PMAP, for its part, strives to relay the needs of the industry to the national government to narrow the gap between graduates and the jobs available to them.

“We survey our industry and ask what the requirements now and feed this back to the National Competitive Council. That’s the role we’re trying to do -- help the nation-building process. We’re trying to address the mismatch by showing graduates that you should address both technical competencies and behavioral competencies,” he says.

SCHOOLS BECOME PROACTIVE

Schools are also undertaking their own initiatives to help address the needs of the industry.

De La Salle University (DLSU), for instance, has a long list of partnerships with industries that help them adjust their own curriculum.
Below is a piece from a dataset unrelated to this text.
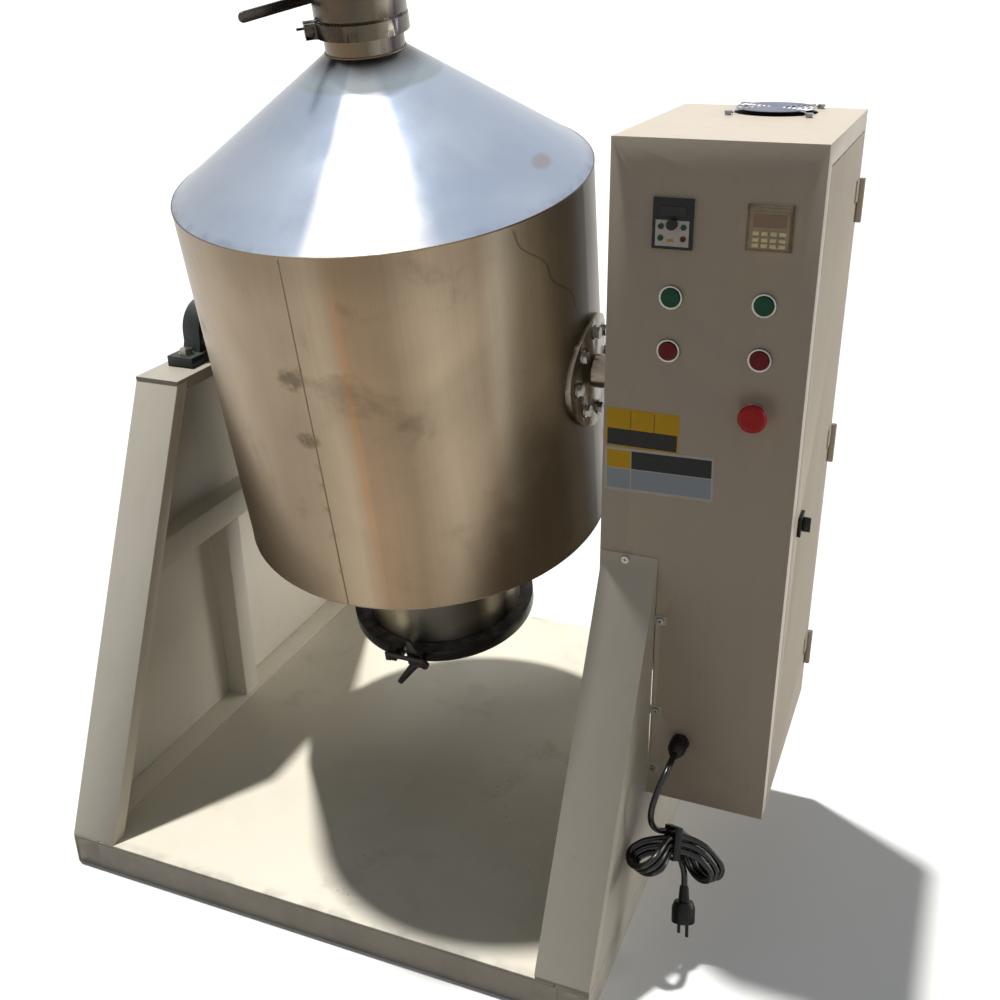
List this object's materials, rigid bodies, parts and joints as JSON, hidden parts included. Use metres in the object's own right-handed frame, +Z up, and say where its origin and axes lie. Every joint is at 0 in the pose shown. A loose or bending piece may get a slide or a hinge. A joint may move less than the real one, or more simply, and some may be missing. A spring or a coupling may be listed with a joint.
{
  "type": "drum mixer",
  "caption": "Tilted double-cone drum on trunnions between two end frames, with a clamped feed lid, a neck valve, a side cabinet with drive and controls, and a tied supply cord.",
  "frame": {"origin": "middle of the base on the ground, under the crossing of its side and front symmetry planes", "axes": "+X along the shaft line towards the cabinet, -Y towards the operator at the controls, +Z up"},
  "size_m": [1.0663, 0.914, 1.3283],
  "materials": {
    "frame_paint": "semi-gloss warm light grey enamel",
    "floor_paint": "semi-gloss cream enamel",
    "door_paint": "semi-gloss cream enamel",
    "bearing_iron": "painted dark green-black casting",
    "bearing_steel": "ground",
    "drum_steel": "bright stainless sheet",
    "pad_steel": "stainless plate",
    "shaft_steel": "turned",
    "valve_steel": "turned stainless",
    "bolt_steel": "bright zinc",
    "zinc_sheet": "galvanised",
    "gear_case": "cast, grey",
    "motor_case": "cast, painted grey-blue",
    "device_grey": "light grey",
    "device_black": "black",
    "timer_case": "beige grey",
    "clear_cover": "clear flip cover",
    "bezel_chrome": "polished",
    "guard_chrome": "bright wire",
    "green_cap": "dark green",
    "red_cap": "dark red",
    "stop_red": "bright red",
    "hoop_black": "black enamel",
    "latch_black": "black",
    "gasket_rubber": "matt",
    "cord_black": "black sheath",
    "plug_black": "black"
  },
  "bodies": {
    "stand": {"base_frame": "frame_paint", "floor_plates": "floor_paint", "leg_tubes": "frame_paint", "frame_caps": "frame_paint", "crossbars": "frame_paint", "struts": "frame_paint", "side_panels": "frame_paint", "end_covers": "frame_paint", "panel_screws": "bolt_steel", "pillow_blocks": "bearing_iron", "bearing_races": "bearing_steel", "bearing_bolts": "bolt_steel", "cabinet_shell": "frame_paint", "hinge_leaves": "bolt_steel", "mounting_plate": "zinc_sheet", "contactors": "device_grey", "drive_plate": "frame_paint", "gearbox": "gear_case", "motor": "motor_case", "motor_cowl": "motor_case", "drive_bolts": "bolt_steel", "fan_guard": "guard_chrome", "fan_frame": "device_black", "inverter": "device_black", "timer": "timer_case", "button_bezels": "bezel_chrome", "contact_blocks": "device_grey", "estop_collar": "bezel_chrome", "cable_gland": "plug_black", "cord_lead": "cord_black", "cord_hank": "cord_black", "cord_tie": "plug_black", "cord_plug": "plug_black"},
    "drum": {"drum_shell": "drum_steel", "trunnion_hubs": "pad_steel", "trunnion_bolts": "bolt_steel", "trunnion_shafts": "shaft_steel", "bearing_inner_rings": "bearing_steel", "neck_clamp": "valve_steel", "valve_body": "valve_steel", "feed_lid": "drum_steel", "lid_gasket": "gasket_rubber"},
    "valve": {"valve_disc": "valve_steel", "valve_handle": "valve_steel"},
    "hoop_left_half": {"hoop_left": "hoop_black"},
    "hoop_right_half": {"hoop_right": "hoop_black"},
    "lever": {"latch_lever": "hoop_black"},
    "link": {"draw_link": "hoop_black"},
    "door": {"cabinet_door": "door_paint", "door_latch": "latch_black"},
    "cam": {"latch_cam": "latch_black"},
    "rotor": {"fan_rotor": "device_black"},
    "green_left": {"green_button_left": "green_cap"},
    "green_right": {"green_button_right": "green_cap"},
    "red_left": {"red_button_left": "red_cap"},
    "red_right": {"red_button_right": "red_cap"},
    "stop_stem": {"estop_stem": "latch_black"},
    "stop_head": {"estop_head": "stop_red"},
    "speed_knob": {"inverter_knob": "device_black"},
    "flip_cover": {"timer_cover": "clear_cover"}
  },
  "joints": [
    {"name": "drum_spin", "type": "hinge", "parent": "stand", "child": "drum", "pos_m": [0, 0, 0.784], "axis": [1, 0, 0], "continuous": true},
    {"name": "valve_turn", "type": "hinge", "parent": "drum", "child": "valve", "pos_m": [-0.023, -0.09624, 1.2885], "axis": [-0.9397, 0.336, 0.0641], "range_deg": [0, 90]},
    {"name": "lever_turn", "type": "hinge", "parent": "hoop_right_half", "child": "lever", "pos_m": [0.001, -0.07334, 0.2559], "axis": [0, -0.9823, -0.1874], "range_deg": [0, 150]},
    {"name": "hoop_right_open", "type": "hinge", "parent": "drum", "child": "hoop_right_half", "pos_m": [-0.023, 0.26162, 0.3198], "axis": [0, -0.1874, 0.9823], "range_deg": [0, 50]},
    {"name": "hoop_left_open", "type": "hinge", "parent": "drum", "child": "hoop_left_half", "pos_m": [-0.023, 0.26162, 0.3198], "axis": [0, -0.1874, 0.9823], "range_deg": [-50, 0]},
    {"name": "link_swing", "type": "hinge", "parent": "lever", "child": "link", "pos_m": [0.01883, -0.07774, 0.25761], "axis": [0, -0.9823, -0.1874], "range_deg": [-150, 0]},
    {"name": "door_swing", "type": "hinge", "parent": "stand", "child": "door", "pos_m": [0.61571, 0.145, 0.6], "axis": [0, 0, 1], "range_deg": [0, 110]},
    {"name": "latch_turn", "type": "hinge", "parent": "door", "child": "cam", "pos_m": [0.611, -0.1203, 0.645], "axis": [1, 0, 0], "range_deg": [-90, 0]},
    {"name": "fan_spin", "type": "hinge", "parent": "stand", "child": "rotor", "pos_m": [0.498, 0.095, 1.1235], "axis": [0, 0, 1], "continuous": true},
    {"name": "green_left_press", "type": "slide", "parent": "stand", "child": "green_left", "axis": [0, 1, 0], "range_m": [0, 0.003], "stiffness_N_per_m": 600},
    {"name": "green_right_press", "type": "slide", "parent": "stand", "child": "green_right", "axis": [0, 1, 0], "range_m": [0, 0.003], "stiffness_N_per_m": 600},
    {"name": "red_left_press", "type": "slide", "parent": "stand", "child": "red_left", "axis": [0, 1, 0], "range_m": [0, 0.003], "stiffness_N_per_m": 600},
    {"name": "red_right_press", "type": "slide", "parent": "stand", "child": "red_right", "axis": [0, 1, 0], "range_m": [0, 0.003], "stiffness_N_per_m": 600},
    {"name": "stop_press", "type": "slide", "parent": "stand", "child": "stop_stem", "axis": [0, 1, 0], "range_m": [0, 0.005], "stiffness_N_per_m": 900},
    {"name": "stop_twist", "type": "hinge", "parent": "stop_stem", "child": "stop_head", "pos_m": [0.5535, -0.2103, 0.82], "axis": [0, -1, 0], "range_deg": [-45, 0], "stiffness_Nm_per_rad": 0.2},
    {"name": "knob_turn", "type": "hinge", "parent": "stand", "child": "speed_knob", "pos_m": [0.438, -0.2013, 1.046], "axis": [0, -1, 0], "range_deg": [-150, 150]},
    {"name": "cover_flip", "type": "hinge", "parent": "stand", "child": "flip_cover", "pos_m": [0.5525, -0.1983, 1.0725], "axis": [-1, 0, 0], "range_deg": [0, 80]}
  ],
  "couplings": [
    {"joint": "hoop_right_open", "follows": "lever_turn", "ratio": 0.33333},
    {"joint": "hoop_left_open", "follows": "lever_turn", "ratio": -0.33333},
    {"joint": "link_swing", "follows": "lever_turn", "ratio": -1}
  ]
}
“DLSU regularly conducts curriculum reviews of its academic programs. consults faculty, students, board of advisers, industry leaders, and academic partners here and abroad to keep the curriculum relevant to the changing times,” says Johaness Badillo, operations director of DLSU’s marketing communications office.

Jose C. Alejo, director of DLSU’s Office of Counseling and Career Services, also cites the linkages with companies that are actively in contact with DLSU as far as their demands for La Salle graduates are concerned.

These partnerships between schools and businesses actually work, if on a micro level, and should be taken to the national level.

“Alignments between schools and companies really work because from OJT pa lang, dun na sila nagwo-work sa company. In fact, the training they receive is really specific to the work they will get,” Kilayko says. “That’s a micro example. That should also happen on a macro level.”

Kilayko is optimistic about the chances of resolving the mismatch between the graduates and the jobs available to them. “There is no alternative. We have to move if we want our young people to move forward. We have to look in that direction all the time,” he ends.